I wonder what’s to come for this little patch of earth. Will there be a little sapling in its future? Only time will tell. As for now the space is a reminder of a time gone by. I’ll always remember my tree when I walk out of the apartment building, as the wind blows, a faint reminder of what was there is gone now, never to return.

Friday, February 11, 2011

Egyptian Residents in San Francisco Celebrate Mubarak’s Resignation





For those of you who don’t keep up with current events, (I know you’re out there, I have a friend who has admitted that she doesn’t vote!) Egypt has been in the forefront of news media recently. A grassroots protest ignited a few weeks ago calling for the resignation of President Hosni Mubarak, and their demands were met today, only hours after the President said he wouldn’t resign until September, when his term was officially up.

Planned as a protest, this rally turned into a celebration as the news spread about the resignation. Around 5:30 pm a small but proud group of local Egyptians, as well as media, had turned up for the celebration. Music, flag waving, and hugs all around as chanting arose from the crowd. Clearly they are happy and have hope in their hearts about the future of their country.







You can watch what President Barack Obama had to say this morning about the subject here.

Baby, It's Loud Outside



The boyfriend and I sleep in the closet! When we first moved in, the bed was in the junior bedroom, by the windows, street side. It didn’t stay like that for long.

I’m from a smaller, quieter town. It was so noisy here, cars driving by constantly, bus stop out front, trash compacter at five in the morning, construction at eight am, and of course, people screaming and yelling all night. I couldn’t sleep. After a few days, we rearranged the rooms, the closet which was going to be the computer/office became the bedroom. There’s no windows, it’s dark, and best of all, quiet. The clothes still hang in the closet at the end of our queen sized mattress.

It's still noisy! The Tenderloin brings something out in people, a crazy primal something. It's pretty much the only place where screaming all your thoughts at the top of your lungs is an acceptable form of communication. Whether it's drug deals gone wrong, or relationships on the rocks, people like to express themselves for all the world to hear, the streets of the Tenderloin acting as their stage, and they're all playing the lead, after all, no matter what time of day.

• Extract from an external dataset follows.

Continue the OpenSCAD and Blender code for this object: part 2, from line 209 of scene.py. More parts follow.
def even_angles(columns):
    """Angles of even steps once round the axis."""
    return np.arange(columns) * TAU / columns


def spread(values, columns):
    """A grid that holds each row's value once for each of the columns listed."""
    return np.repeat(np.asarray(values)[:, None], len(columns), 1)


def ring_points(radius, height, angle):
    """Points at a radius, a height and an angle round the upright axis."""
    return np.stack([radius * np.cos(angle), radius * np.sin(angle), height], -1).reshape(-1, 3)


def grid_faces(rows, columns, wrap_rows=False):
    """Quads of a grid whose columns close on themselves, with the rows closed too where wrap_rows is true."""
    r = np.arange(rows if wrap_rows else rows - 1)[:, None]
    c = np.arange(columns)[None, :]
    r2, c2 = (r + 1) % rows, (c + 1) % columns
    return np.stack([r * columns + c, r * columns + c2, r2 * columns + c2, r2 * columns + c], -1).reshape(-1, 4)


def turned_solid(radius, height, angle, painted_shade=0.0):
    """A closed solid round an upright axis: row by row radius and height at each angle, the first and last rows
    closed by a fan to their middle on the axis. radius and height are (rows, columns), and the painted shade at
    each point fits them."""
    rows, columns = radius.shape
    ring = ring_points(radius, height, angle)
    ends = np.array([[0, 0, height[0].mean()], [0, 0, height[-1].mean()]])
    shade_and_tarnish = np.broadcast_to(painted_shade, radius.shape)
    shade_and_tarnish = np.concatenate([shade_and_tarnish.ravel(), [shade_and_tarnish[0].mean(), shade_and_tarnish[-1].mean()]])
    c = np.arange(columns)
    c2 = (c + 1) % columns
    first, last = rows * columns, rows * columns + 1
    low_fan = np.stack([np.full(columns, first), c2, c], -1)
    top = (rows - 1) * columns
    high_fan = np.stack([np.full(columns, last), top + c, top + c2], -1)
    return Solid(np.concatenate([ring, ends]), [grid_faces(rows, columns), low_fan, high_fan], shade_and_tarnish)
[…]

Over time, I've become unafraid of judgment for talking to myself out loud while walking down the street. If I want to say, "Hey, what's that thing you forgot at home, oh yeah, the list of groceries, what was on that list"...all out loud, just chatting it up with myself, cool, no one thinks you're any weirder or freakier than anyone else walking around here, you're probably one of the more "normal" ones.

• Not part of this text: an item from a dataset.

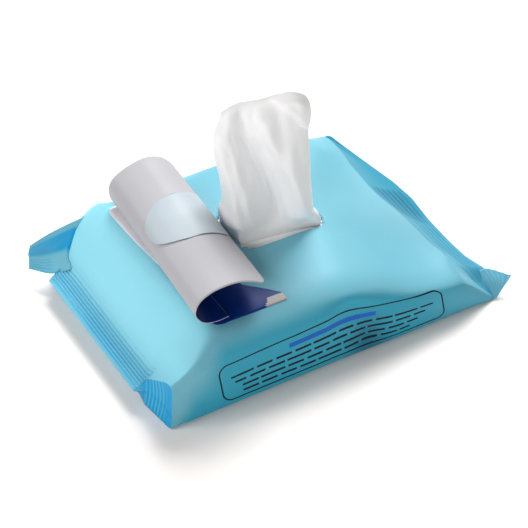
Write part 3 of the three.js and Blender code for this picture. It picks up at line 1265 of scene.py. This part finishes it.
# the raised wipe's own directions in the plan: across it and back from it, and its middle
VIEW_RIGHT = Vector((0.862, -0.507))
VIEW_AWAY = Vector((0.507, 0.862))
WIPE_MIDDLE = Vector((-2.0, 3.0))
FOLDED_THICKNESS = 0.0004
FRONT_POINTS = 9

# plan of the gathered wipe at rising heights: distance across and distance back from its middle,
# nine points along the front from left to right and then five along the back
WIPE_LEVELS = [
    (36.0, [
        (-21.5, 2), (-20.5, -8), (-16.5, -14.5), (-10.5, -17.8),
        (-3, -14.6), (4, -11.6), (11, -8.6),
        (18.6, -4.4), (25.6, -0.6), (17, 7), (9, 5), (1, 9), (-7, 6), (-15, 9)]),
    (41.0, [
        (-21.6, 1), (-20.5, -7.5), (-16.5, -13.8), (-10.8, -15.8),
        (-4, -13.4), (3, -10.8), (10, -8.6),
        (18, -5.4), (23.4, -1.0), (16, 6), (9, 4.5), (1, 9), (-7, 5.5), (-15, 8)]),
    (45.5, [
        (-20.2, 0), (-20.0, -8), (-16, -15.2), (-10, -16.6), (-4, -12.5), (1.4, -6.5), (8, -7.8),
        (17, -8.8), (20.6, -1), (15, 5.5), (9, 3.5), (1, 8.5), (-7, 5), (-14, 8)]),
    (52.0, [
        (-18.3, 0), (-18.0, -8), (-13.5, -14.2), (-7.5, -13.6), (-2.5, -9), (1.4, -4.2), (7, -6.0),
        (16, -9.4), (20, -1), (15, 5.5), (9, 2.5), (1, 8), (-7, 4), (-13, 7)]),
    (61.0, [
        (-19.4, 0), (-18.0, -7), (-13, -11.5), (-7.5, -10.6), (-3.2, -6.6), (-0.2, -2.6), (6, -4.2),
        (14.3, -9.4), (19.4, -1), (14, 5.5), (8, 2), (1, 8), (-7, 3.5), (-14, 7)]),
    (75.0, [
        (-22, 0), (-20, -5.6), (-16, -8.6), (-11.5, -7.6), (-8, -4.4), (-5.8, -1.6), (1, -3.6),
        (9.3, -8.6), (18.7, -1), (13, 5), (7, 2), (0, 7), (-8, 3), (-16, 6)]),
    (86.0, [
        (-21.8, 0), (-20, -4.4), (-17.2, -6.2), (-14.2, -5.0),
        (-12, -2.6), (-10.4, -0.8), (-4, -4.0),
        (4.2, -8.2), (18.0, -1), (12, 4.5), (6, 2), (-2, 6), (-9, 3), (-16, 5)]),
    (95.0, [
        (-19, 0.4), (-17.6, -2.6), (-15.6, -3.6), (-13.6, -2.6),
        (-12.4, -1.2), (-11.2, -0.2), (-6, -3.4),
        (1.2, -6.6), (18.8, -1), (12, 0.8), (5, -0.6), (-3, 1.6), (-9, 2.2), (-14, 2.4)]),
    (104.0, [
        (-17.2, 0.8), (-16, -0.6), (-14, -1.0), (-12.6, -0.4),
        (-11.4, 0.1), (-9.6, 0.4), (-4, -0.6),
        (3, -1.4), (19.0, -0.4), (12, -0.3), (5, -0.6), (-3, 0.2), (-9, 1.2), (-13, 0.6)]),
]

# height of the raised wipe's upper edge by the distance across
TOP_EDGE = [
    (-23, 91.0), (-19.6, 93.5), (-17.4, 96.6), (-14.4, 99.6), (-10.8, 101.6), (-1.5, 103.6),
    (4, 105.6), (10.2, 107.6), (14.0, 107.0), (16.8, 105.2), (18.4, 102.2), (19.3, 97.5)]

# the soft lower edge of the turned-over top corner: distance across and height
TURNOVER = [
    (-6.0, 106.0), (-1.1, 104.2), (6.9, 101.2), (12.3, 96.5), (17.0, 89.5), (24.0, 80.0)]
TURNOVER_DEPTH = 3.0
HIGHEST_LEVEL = WIPE_LEVELS[-1][0]
PLAN_POINTS = len(WIPE_LEVELS[0][1])
NECK_HEIGHT = 37.4
OPENING_CLEARANCE = 1.3
SKIRT_SHARE = 0.34
SKIRT_HALF = (52.5, 43.0)
PINCHED_BACK = -1.4


def gathered_plan(share, height):
    """Place across and back of the gathered wipe at a height."""
    low, low_plan = WIPE_LEVELS[0]
    high, high_plan = WIPE_LEVELS[1]
    for below, above in zip(WIPE_LEVELS, WIPE_LEVELS[1:]):
        low, low_plan = below
        high, high_plan = above
        if height <= high:
            break
    t = smooth(height, low, high) * 0.4 + clamp((height - low) / (high - low)) * 0.6
    return closed_spline(low_plan, share).lerp(closed_spline(high_plan, share), t)


def inside_opening(across, back, height):
    """The plan point of the wipe, kept inside the opening at the film's height, free above."""
    plan = WIPE_MIDDLE + VIEW_RIGHT * across + VIEW_AWAY * back
    over = opening_distance(plan.x, plan.y) + OPENING_CLEARANCE
    if over <= 0.0:
        return plan
    held = 1.0 - smooth(height, 40.5, 46.0)
    return plan - opening_slope(plan.x, plan.y) * over * held


def squared(part):
    """A sine or cosine drawn towards 1 or -1, so that a circle's outline turns squarer."""
    return math.copysign(abs(part) ** 0.5, part)


def skirt_point(share, out):
    """A point of the part that lies inside on the stack; out is 0 at the neck, 1 at its edge."""
    neck = gathered_plan(share, NECK_HEIGHT)
    plan = inside_opening(neck.x, neck.y, NECK_HEIGHT)
    away = plan - Vector(OPENING_MIDDLE)
    direction = math.atan2(away.y, away.x)
    reach = smooth(out, 0.05, 1.0)
    x = lerp(plan.x, SKIRT_HALF[0] * squared(math.cos(direction)), reach)
    y = lerp(plan.y, SKIRT_HALF[1] * squared(math.sin(direction)), reach)
    resting = min(STACK_HIGH.z + 1.6, film_top(x, y) - 2.4)
    under_edge = min(NECK_HEIGHT, film_top(x, y) - 1.4)
    start = lerp(NECK_HEIGHT, under_edge, smooth(out, 0.0, 0.06))
    return Vector((x, y, lerp(start, resting, smooth(out, 0.14, 0.4))))


def raised_point(u, v):
    """A point of the raised wipe: u round the gather, v from its hidden edge to its top edge."""
    if v < SKIRT_SHARE:
        return skirt_point(u, 1.0 - v / SKIRT_SHARE)
    t = (v - SKIRT_SHARE) / (1.0 - SKIRT_SHARE)
    top = along_table(TOP_EDGE, gathered_plan(u, HIGHEST_LEVEL).x)[0]
    height = lerp(NECK_HEIGHT, top, t)
    plan = gathered_plan(u, height)
    free = smooth(t, 0.05, 0.2)
    across = plan.x + 0.35 * free * soft_noise(plan.x * 2.0, height * 0.4, plan.y, 9.0)
    back = plan.y + 0.7 * free * soft_noise(across * 1.6, height * 0.45, 5.0, 7.0)
    along_fold = across + 0.27 * (height - 60.0)
    back += 1.7 * free * soft_noise(along_fold, height * 0.12, 9.0, 4.2)
    back += 0.25 * free * soft_noise(across * 2.0 + 30.0, height, 9.0, 4.0)
    pinch = 1.0 - smooth(top - height, 0.5, 11.0)
    back = lerp(back, PINCHED_BACK + 0.5 * soft_noise(across, 0.0, 0.0, 8.0), pinch)
    if u < FRONT_POINTS / PLAN_POINTS:
        edge = along_table(TURNOVER, across)[0]
        turned = smooth(height - edge, -0.8, 1.2) * smooth(top - height, 0.0, 4.0)
        turned *= plateau(across, -4.0, 6.0, 15.0, 19.0)
        back -= TURNOVER_DEPTH * turned
    spot = inside_opening(across, back, height)
    return Vector((spot.x, spot.y, height))


class WIPES_OT_raised_wipe(bpy.types.Operator):
    """Build the wipe that stands up through the opening"""

    bl_idname = "wipes.raised_wipe"
    bl_label = "Raised wipe"

    def execute(self, context):
        bm = bmesh.new()
        grid_sheet(bm, 210, 120, raised_point)
        bmesh.ops.remove_doubles(bm, verts=bm.verts, dist=0.00001)
        bmesh.ops.smooth_vert(
            bm, verts=bm.verts, factor=0.5, use_axis_x=True, use_axis_y=True, use_axis_z=True)
        bmesh.ops.recalc_face_normals(bm, faces=bm.faces)
        piece = finish_mesh(bm, "raised_wipe_cloth", [wipe_material()])
        thicken(piece, settings().wipe.thickness)
        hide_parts("raised_wipe")
        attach(piece, "root")
        return {"FINISHED"}


LAYER_SHARE = 0.48
FILM_CLEARANCE = 4.2


def folded_layer_point(u, v, level, pitch):
    """A point of one folded wipe: u along the pack, v from one free edge round to the other."""
    length = STACK_HIGH.x - STACK_LOW.x
    width = STACK_HIGH.y - STACK_LOW.y
    x = lerp(-length / 2.0, length / 2.0, u)
    half_gap = pitch * 0.25
    front = -width / 2.0 + half_gap
    back = width / 2.0
    middle_z = STACK_LOW.z + (level + 0.5) * pitch
    if v < LAYER_SHARE:
        y = lerp(back, front, v / LAYER_SHARE)
        z = middle_z - half_gap
    elif v > 1.0 - LAYER_SHARE:
        y = lerp(front, back, (v - 1.0 + LAYER_SHARE) / LAYER_SHARE)
        z = middle_z + half_gap
    else:
        turn = (v - LAYER_SHARE) / (1.0 - 2.0 * LAYER_SHARE) * math.pi
        y = front - half_gap * math.sin(turn)
        z = middle_z - half_gap * math.cos(turn)
    room = min(1.0, (film_top(x, y) - FILM_CLEARANCE) / STACK_HIGH.z)
    return Vector((x, y, STACK_LOW.z + (z - STACK_LOW.z) * max(0.12, room)))


class WIPES_OT_folded_wipes(bpy.types.Operator):
    """Build the stack of folded wipes inside the pack"""

    bl_idname = "wipes.folded_wipes"
    bl_label = "Folded wipes"

    def execute(self, context):
        finish = wipe_material()
        pitch = (STACK_HIGH.z - STACK_LOW.z) / len(STACK_NODES)
        for level, node in enumerate(STACK_NODES):
            bm = bmesh.new()
            grid_sheet(bm, 24, 50, lambda u, v: folded_layer_point(u, v, level, pitch))
            bmesh.ops.recalc_face_normals(bm, faces=bm.faces)
            piece = finish_mesh(bm, node.replace("wipe_", "wipe_cloth_"), [finish])
            thicken(piece, FOLDED_THICKNESS)
            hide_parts(node)
            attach(piece, "root")
        return {"FINISHED"}


# ---------- stage ----------

# name, place, height of the point it looks at, size and power of each light
LIGHTS = (
    ("key", (-0.7, 0.1, 0.6), 0.04, 0.35, 3.2),
    ("front", (-0.5, -0.8, 0.26), 0.06, 0.6, 2.9),
    ("top", (0.54, 0.6, 0.94), 0.0, 0.62, 20.0),
)
SKY_STRENGTH = 0.22
CAMERA_AIM = (0.00675, 0.0124, 0.0)
SENSOR_WIDTH = 36.0
FLOOR_HALF_SIZE = 4.0
FLOOR_DROP = 0.0002


def add_area_light(name, place, aim_height, size, power):
    """A soft light that looks at a point above the frame's origin."""
    lamp = bpy.data.lights.new(name, "AREA")
    lamp.energy = power
    lamp.size = size
    holder = bpy.data.objects.new(name, lamp)
    bpy.context.scene.collection.objects.link(holder)
    holder.location = place
    direction = Vector((0.0, 0.0, aim_height)) - Vector(place)
    holder.rotation_euler = direction.to_track_quat("-Z", "Y").to_euler()


class WIPES_OT_stage(bpy.types.Operator):
    """Build the plain floor, the soft lights and the camera"""

    bl_idname = "wipes.stage"
    bl_label = "Stage"

    def execute(self, context):
        chosen = settings().stage
        bm = bmesh.new()
        bmesh.ops.create_grid(bm, x_segments=1, y_segments=1, size=FLOOR_HALF_SIZE)
        finish = new_material("floor")
        shader = shader_of(finish)
        shader.inputs["Base Color"].default_value = (*chosen.floor_colour, 1.0)
        shader.inputs["Roughness"].default_value = 0.9
        floor = finish_mesh(bm, "floor", [finish], smooth_shading=False)
        floor.location = (0.0, 0.0, -FLOOR_DROP)
        world = bpy.data.worlds.new("soft_room")
        bpy.context.scene.world = world
        world.use_nodes = True
        sky = world.node_tree.nodes["Background"]
        sky.inputs["Color"].default_value = (1.0, 1.0, 1.0, 1.0)
        sky.inputs["Strength"].default_value = SKY_STRENGTH
        for light in LIGHTS:
            add_area_light(*light)
        camera = bpy.data.cameras.new("camera")
        camera.lens = chosen.lens
        camera.sensor_width = SENSOR_WIDTH
        holder = bpy.data.objects.new("camera", camera)
        bpy.context.scene.collection.objects.link(holder)
        level = math.cos(chosen.camera_height)
        back = Vector((
            math.sin(chosen.camera_turn) * level,
            -math.cos(chosen.camera_turn) * level,
            math.sin(chosen.camera_height),
        ))
        holder.location = Vector(CAMERA_AIM) + back * chosen.camera_distance
        holder.rotation_euler = (-back).to_track_quat("-Z", "Y").to_euler()
        bpy.context.scene.camera = holder
        bpy.context.scene.view_settings.view_transform = "Standard"
        return {"FINISHED"}


# ---------- panel and start ----------


class WIPES_PT_panel(bpy.types.Panel):
    bl_idname = "WIPES_PT_panel"
    bl_label = "Wipes Pack"
    bl_space_type = "VIEW_3D"
    bl_region_type = "UI"
    bl_category = "Wipes Pack"

    def draw(self, context):
        for operator in OPERATORS:
            self.layout.operator(operator.bl_idname)


OPERATORS = (
    WIPES_OT_stage,
    WIPES_OT_film,
    WIPES_OT_label,
    WIPES_OT_folded_wipes,
    WIPES_OT_raised_wipe,
)
CLASSES = (
    FilmSettings,
    LabelSettings,
    WipeSettings,
    StageSettings,
    PackSettings,
    *OPERATORS,
    WIPES_PT_panel,
)


def register():
    for each in CLASSES:
        bpy.utils.register_class(each)
    bpy.types.Scene.wipes_pack = PointerProperty(type=PackSettings)


def unregister():
    del bpy.types.Scene.wipes_pack
    for each in reversed(CLASSES):
        bpy.utils.unregister_class(each)


def main():
    register()
    bpy.ops.wipes.stage()
    bpy.ops.wipes.film()
    bpy.ops.wipes.label()
    bpy.ops.wipes.folded_wipes()
    bpy.ops.wipes.raised_wipe()


if __name__ == "__main__":
    main()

In June 2010, some people put together a visual representation of how loud the Tenderloin can get on any given day, check it out, it's cool, oh, did I say that out loud, or to myself? I just don't know the difference anymore!

Saturday, February 5, 2011

Hooker's Sweet Treats



There’s a new sweetshop in the neighborhood. It’s called Hooker’s Sweet Treats on Hyde, between Ellis and O'farrell. I’ve been looking forward to the day when there would be a place like this around here. My boyfriend and I stopped in one day, we had the bread pudding, which was absolutely warm-ooey-gooey-caramely-chocolatey deliciousness! They also sell caramels and salted chocolates and cookies, as well as French press coffee and espresso. It’s a quaint place, decorated in a homey way, with canning jars and old furniture and a huge bouquet of flowers in the window. We started talking to both of the nice gentlemen that were working there. They hadn’t been in the neighborhood very long, but I asked if they had any weird or interesting stories yet. They told us that one day shortly after opening they had actual hookers come in to express their delight with the name of the little shop!